What are you most likely to hear from a citizen’s mouth when their country does something unspeakable? What is an American most likely to say when other countries hold Americans accountable for actions of war; torture; colonialism; corruption; and secret, nationwide, warrantless spying on their own citizens? “I am not my government. As an American citizen, my government may do bad things, but that doesn’t make me a bad person. I don’t endorse their actions.”

What would Thomas Jefferson do if he heard an American citizen speak these words? What would John Adams or Alexander Hamilton say? How would any of our founders respond? They would declare the American experiment an abject failure.

To say “I am not my government” is a rejection of the fundamental premise of a constitutional republic. To say “I am not my government” is to refute the ideal that we are a government BY the people, FOR the people. To say “I am not my government” is an admission of defeat; a tacit surrender of idealism to the harsh “practicalities” of a nation ruled not by people, but by money.

Money is not evil. But money, in itself, has no value. True value­­–as in values­­–comes from ideas, not printed slips of paper, and it is this value that was meant to be the real currency of exchange of our nation–it’s why the sharing of those ideas was considered important enough to be protected in the very first amendment to our Constitution. Ideas, true values, come from individuals, not from corporations. To surrender your stake in your government as an individual is to surrender a government of value, and replace it with one of fraud.

An America whose citizens must say “I am not my government” has failed its citizens. An American who says “I am not my government” has failed their government. A nation of people who admit “they are not their government” needs a new government.
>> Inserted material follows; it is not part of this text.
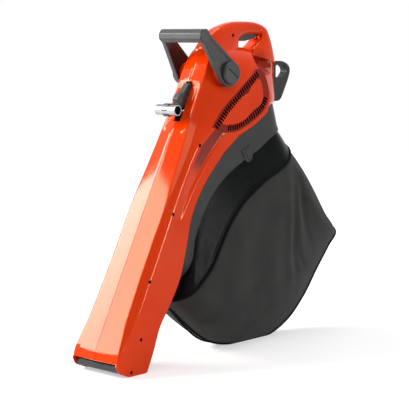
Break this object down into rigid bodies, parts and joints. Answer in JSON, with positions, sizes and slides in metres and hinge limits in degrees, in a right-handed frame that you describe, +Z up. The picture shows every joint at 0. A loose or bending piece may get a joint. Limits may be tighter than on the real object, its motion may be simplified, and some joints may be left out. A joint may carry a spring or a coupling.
{
  "type": "leaf blower",
  "caption": "Handheld garden blower and vacuum: leaning moulded duct body with rear handle, swinging front bail, selector lever, trigger, nozzle roller, fan and a sewn collection bag.",
  "frame": {"origin": "on the ground under the middle of the whole, as it leans by itself on its nozzle and the keel of its bag", "axes": "+Z up, -Y towards the nozzle and the front, +Y towards the bag, +X to its right side"},
  "size_m": [0.2072, 1.0284, 0.9338],
  "materials": {
    "shell": "glossy orange-red moulding",
    "handle": "fine grained mid grey moulding",
    "duct": "dark grey moulding",
    "dark_duct": "charcoal moulding",
    "black": "black moulding",
    "lever": "satin silver",
    "deck": "as cast",
    "steel": "turned",
    "core": "laminated",
    "screws": "blackened",
    "bag": "woven charcoal cloth",
    "binding": "black rolled binding"
  },
  "bodies": {
    "root": {"housing_right": "shell", "housing_left": "shell", "vent_cover_right": "shell", "vent_cover_left": "shell", "roller_axle": "steel", "air_divider": "dark_duct", "fan_scroll": "dark_duct", "motor_bracket": "deck", "bearing_front": "steel", "motor_can": "steel", "bearing_rear": "steel", "stator": "core", "pivot_bolt_right": "steel", "pivot_bolt_left": "steel", "trigger_pin": "steel", "switch_module": "black", "cable_gland": "black", "screw_nozzle_low": "screws", "screw_nozzle_high": "screws", "screw_tube_low": "screws", "screw_tube_high": "screws", "screw_waist": "screws", "screw_handle": "screws", "outlet_collar": "duct", "bag_frame": "dark_duct", "bag_binding": "binding", "collection_bag": "bag", "strap_loop": "handle"},
    "bail": {"bail_frame": "handle", "bail_grip": "handle"},
    "knob_right": {"clamp_knob_right": "handle"},
    "knob_left": {"clamp_knob_left": "handle"},
    "selector": {"selector_arm": "handle", "selector_grip": "lever", "selector_shaft": "steel", "diverter_flap_right": "dark_duct", "diverter_flap_left": "dark_duct"},
    "trigger": {"trigger": "handle"},
    "roller": {"nozzle_roller": "handle"},
    "fan": {"impeller": "dark_duct", "armature": "core", "motor_shaft": "steel"}
  },
  "joints": [
    {"name": "bail_swing", "type": "hinge", "parent": "root", "child": "bail", "pos_m": [0, -0.07333, 0.78974], "axis": [1, 0, 0], "range_deg": [-35, 45]},
    {"name": "knob_right_turn", "type": "hinge", "parent": "root", "child": "knob_right", "pos_m": [0, -0.07333, 0.78974], "axis": [1, 0, 0], "range_deg": [0, 180]},
    {"name": "knob_left_turn", "type": "hinge", "parent": "root", "child": "knob_left", "pos_m": [0, -0.07333, 0.78974], "axis": [1, 0, 0], "range_deg": [0, 180]},
    {"name": "selector_tilt", "type": "hinge", "parent": "root", "child": "selector", "pos_m": [0, -0.14742, 0.72143], "axis": [-1, 0, 0], "range_deg": [0, 40]},
    {"name": "trigger_press", "type": "hinge", "parent": "root", "child": "trigger", "pos_m": [0, 0.14416, 0.906], "axis": [-1, 0, 0], "range_deg": [0, 8], "stiffness_Nm_per_rad": 0.4, "springref_deg": -14.32},
    {"name": "roller_spin", "type": "hinge", "parent": "root", "child": "roller", "pos_m": [0, -0.48484, 0.025], "axis": [1, 0, 0], "continuous": true},
    {"name": "fan_spin", "type": "hinge", "parent": "root", "child": "fan", "pos_m": [0, -0.12544, 0.61259], "axis": [0, 0.454, 0.891], "continuous": true}
  ]
}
Let’s start over. The founders of our nation could never have foreseen the scale of globalization nor the pace of technological change that are the cornerstones of our generation. Thomas Jefferson believed the Constitution should be rewritten, from scratch, for every generation. Our government has been run on more or less the same document for over two hundred years, and its age is beginning to show. We need a new one.

We need a revolution.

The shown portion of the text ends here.